The Goldilocks Zone

Variable_speed_limit

A buddy sent me a link to an article by an instructor that could be summed up as follows:

  • anyone who shoots slower than me needs better training, preferably from me;
  • anyone who shoots faster than me needs smarter training, preferably from me.

I’ll never understand the need some instructors have to carve out a definition of “just right” so narrow that only they and their adherents qualify.

How can you criticize a shooter for identifying, engaging, and hitting a threat too fast or too accurately?

Sure, I might not agree with the specific technique someone uses (or teaches) but I’d never tell someone that he hit a target too fast. Technique and execution are different things. No matter what technique someone chooses — whether it’s what I teach or something totally different — no one should criticize an ability to do it exceptionally fast & accurately.
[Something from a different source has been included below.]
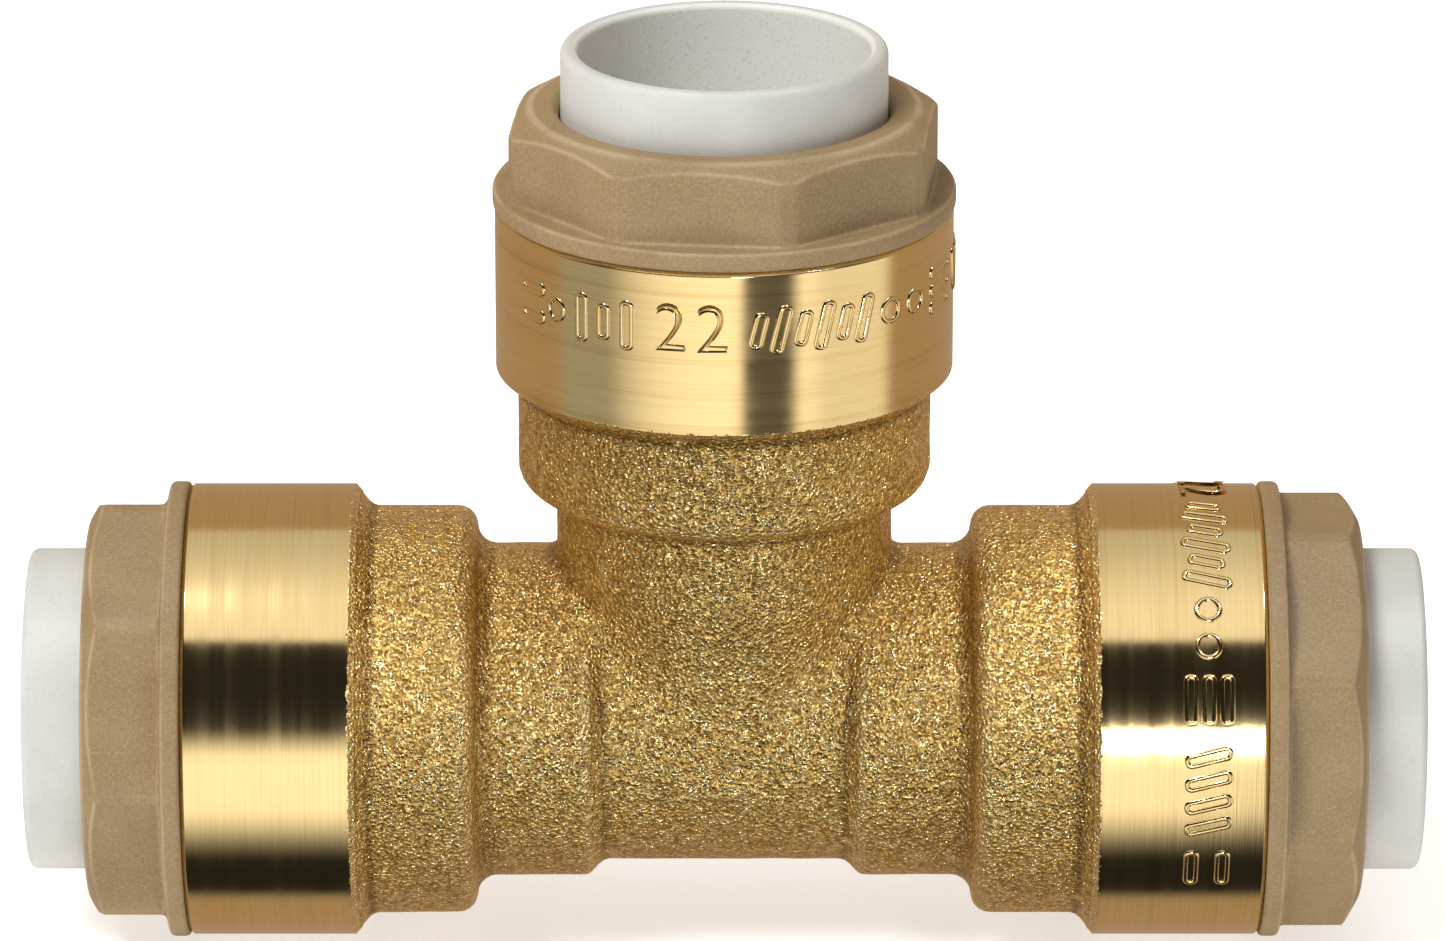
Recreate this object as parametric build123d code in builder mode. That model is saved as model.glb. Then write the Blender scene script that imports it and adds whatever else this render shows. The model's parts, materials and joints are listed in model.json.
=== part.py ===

As an instructor I might think a student is shooting too wildly. And I have tools to address that: target discrimination drills, smaller targets, greater penalties for misses, and the like. But I’d never stand up, say “I can do this in three seconds so if you do it faster, you’re wrong.”

There is no magical Goldilocks Zone of shooting speed. Being faster is never a bad thing. If someone makes an error while he’s going so fast then the issue is the mistake, not the speed. Telling someone never to go that fast isn’t the answer. Addressing the mistake is the answer. Maybe you’ll need to slow down to solve the problem correctly and that’s fine, but doing it right is the goal, not coasting at an artificial speed limit just for the sake of it.

Train hard & stay safe! ToddG

4 comments

  1. My 3 drachmas:

    There’s decision making and shooting…and it’s entirely possible to have excellent shooting skill and decision making processes that are not optimal for an environment where life is on the line and criminal/civil liability follows every bullet you fire.

    It’s also entirely possible that a lot of “tactical” guys want to junk-yard-dog somebody who has better shooting skill than they do by blurring the line between making a solid “Should I shoot this person?” decision and the ability to put bullets into his eyesocket at high speed. Use of force decision making and shooting skill are very different things and after quite a bit of training I’m unsure how much you can really tell about someone’s UOF decision making when the targets are cardboard.

    The bullets don’t leave the gun until the brain controlling it makes the decision they need to shoot. Once they’ve made the decision then putting bullets exactly where one intends to as quickly as possible is a plus, full stop. If their judgment in that situation is inaccurate then that’s the flaw…and given how pitifully few training opportunities there are for most people to practice the sort of judgment calls needed in a use of force it strikes me as silly that anyone would be bitching about how fast people shoot as if THAT’S why people lack experience making judgment under stress.

    It’s not…and it’s stupid to try and put the blame there. It reminds me of something I said in my article about competence vs. excellence:

    “The guy over there who shoots X% lower than me sucks and is incompetent, but the guy over here who shoots Y% better than me is a gamer and his stuff would never work in the real world.”

    If the gripe is that people aren’t learning enough judgment to go along with the shooting skill, then by gum FIX IT. Put a quality program together that teaches sound UOF principles and then puts people in situations where they have to make those decisions against opposing will.

    …oh, but that’s hard. Bitching about it is just so much easier.

  2. Ironic. When I skimmed through the headline I assumed this was about Todd’s article “Spreading Lies”.

  3. Hey, TCinVA, this is ABinMA. Think I might know you. Maybe not. But in any case, dead on with your comments here.

    Just two cents from a know-nothing here, but the difference between life/death in civilian life is far more likely to center on decision-making than on tactical skill (assuming one has at least the basic tactical competence not to put rounds into one’s own person).

    But what do I know. 🙂

    –Andrew, @LawSelfDefense

  4. Strength coach Mark Rippetoe jokingly says something along the lines of “I’m 50 and can lift x amount, so if you lift less than x you are a pussy. If you lift more than x you are probably on drugs, and therefore a pussy.”

    There’s a certain aspect of the human ego that pretty much universal in this regard.